Start Data

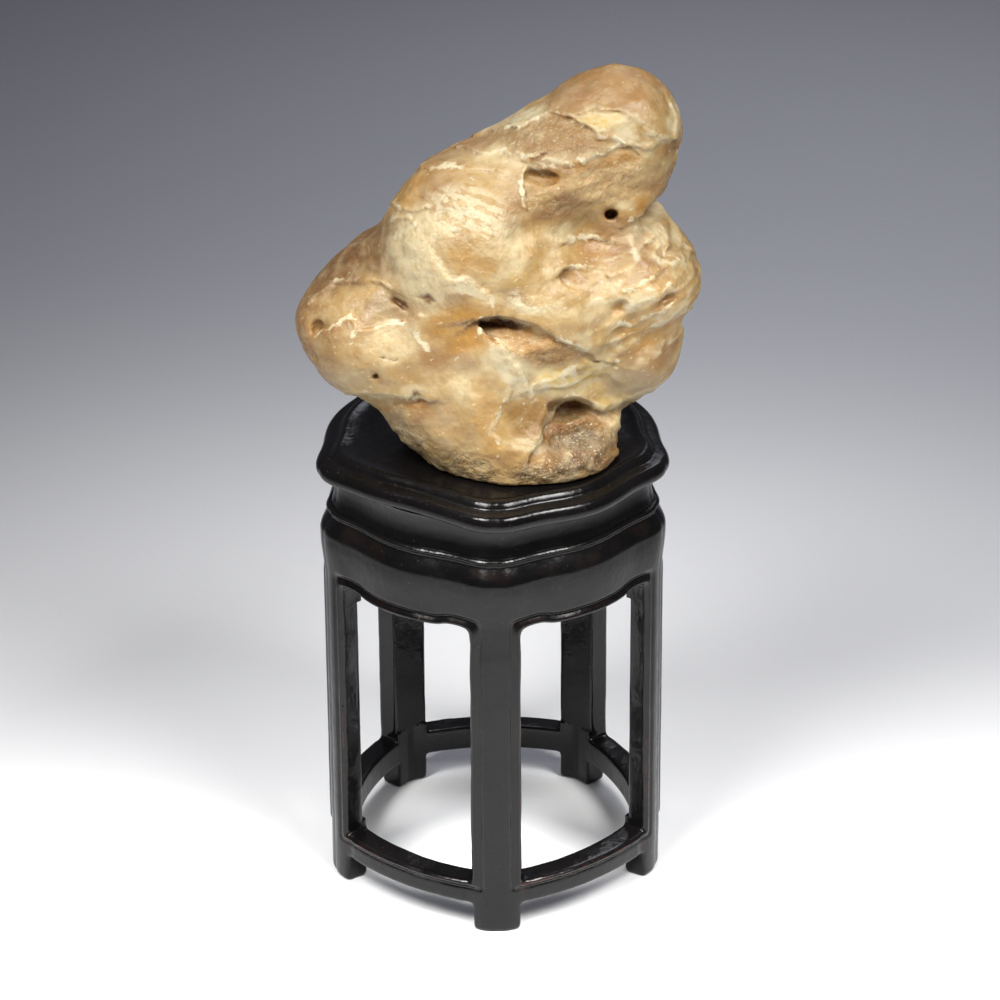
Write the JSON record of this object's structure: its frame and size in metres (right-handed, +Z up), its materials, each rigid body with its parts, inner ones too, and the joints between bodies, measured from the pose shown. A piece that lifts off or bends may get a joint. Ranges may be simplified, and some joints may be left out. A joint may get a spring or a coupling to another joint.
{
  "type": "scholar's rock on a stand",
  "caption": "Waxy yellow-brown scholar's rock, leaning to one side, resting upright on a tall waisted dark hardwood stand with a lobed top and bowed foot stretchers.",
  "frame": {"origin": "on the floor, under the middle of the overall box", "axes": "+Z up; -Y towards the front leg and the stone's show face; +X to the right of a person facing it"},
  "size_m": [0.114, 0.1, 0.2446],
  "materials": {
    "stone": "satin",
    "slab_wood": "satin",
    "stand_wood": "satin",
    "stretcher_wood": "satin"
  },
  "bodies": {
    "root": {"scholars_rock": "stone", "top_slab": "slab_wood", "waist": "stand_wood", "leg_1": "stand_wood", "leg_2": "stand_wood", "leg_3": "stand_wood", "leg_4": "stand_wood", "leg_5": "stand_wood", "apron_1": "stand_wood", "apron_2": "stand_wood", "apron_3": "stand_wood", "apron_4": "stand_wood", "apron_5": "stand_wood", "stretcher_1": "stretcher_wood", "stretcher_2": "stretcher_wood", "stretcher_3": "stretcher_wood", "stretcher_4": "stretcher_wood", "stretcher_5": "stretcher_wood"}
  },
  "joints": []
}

End Data

Exercise – Restate the whole listing exactly, leaving out nothing.

Written solution –
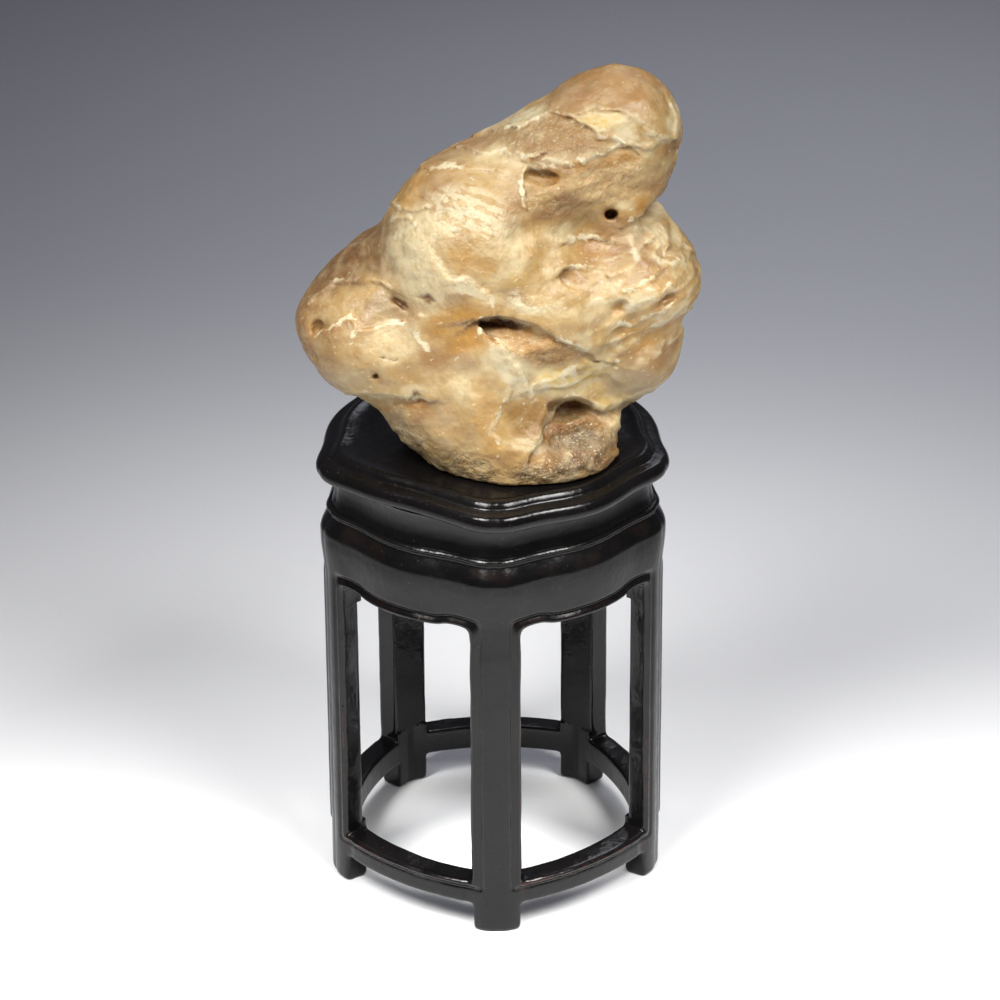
Write the JSON record of this object's structure: its frame and size in metres (right-handed, +Z up), its materials, each rigid body with its parts, inner ones too, and the joints between bodies, measured from the pose shown. A piece that lifts off or bends may get a joint. Ranges may be simplified, and some joints may be left out. A joint may get a spring or a coupling to another joint.
{
  "type": "scholar's rock on a stand",
  "caption": "Waxy yellow-brown scholar's rock, leaning to one side, resting upright on a tall waisted dark hardwood stand with a lobed top and bowed foot stretchers.",
  "frame": {"origin": "on the floor, under the middle of the overall box", "axes": "+Z up; -Y towards the front leg and the stone's show face; +X to the right of a person facing it"},
  "size_m": [0.114, 0.1, 0.2446],
  "materials": {
    "stone": "satin",
    "slab_wood": "satin",
    "stand_wood": "satin",
    "stretcher_wood": "satin"
  },
  "bodies": {
    "root": {"scholars_rock": "stone", "top_slab": "slab_wood", "waist": "stand_wood", "leg_1": "stand_wood", "leg_2": "stand_wood", "leg_3": "stand_wood", "leg_4": "stand_wood", "leg_5": "stand_wood", "apron_1": "stand_wood", "apron_2": "stand_wood", "apron_3": "stand_wood", "apron_4": "stand_wood", "apron_5": "stand_wood", "stretcher_1": "stretcher_wood", "stretcher_2": "stretcher_wood", "stretcher_3": "stretcher_wood", "stretcher_4": "stretcher_wood", "stretcher_5": "stretcher_wood"}
  },
  "joints": []
}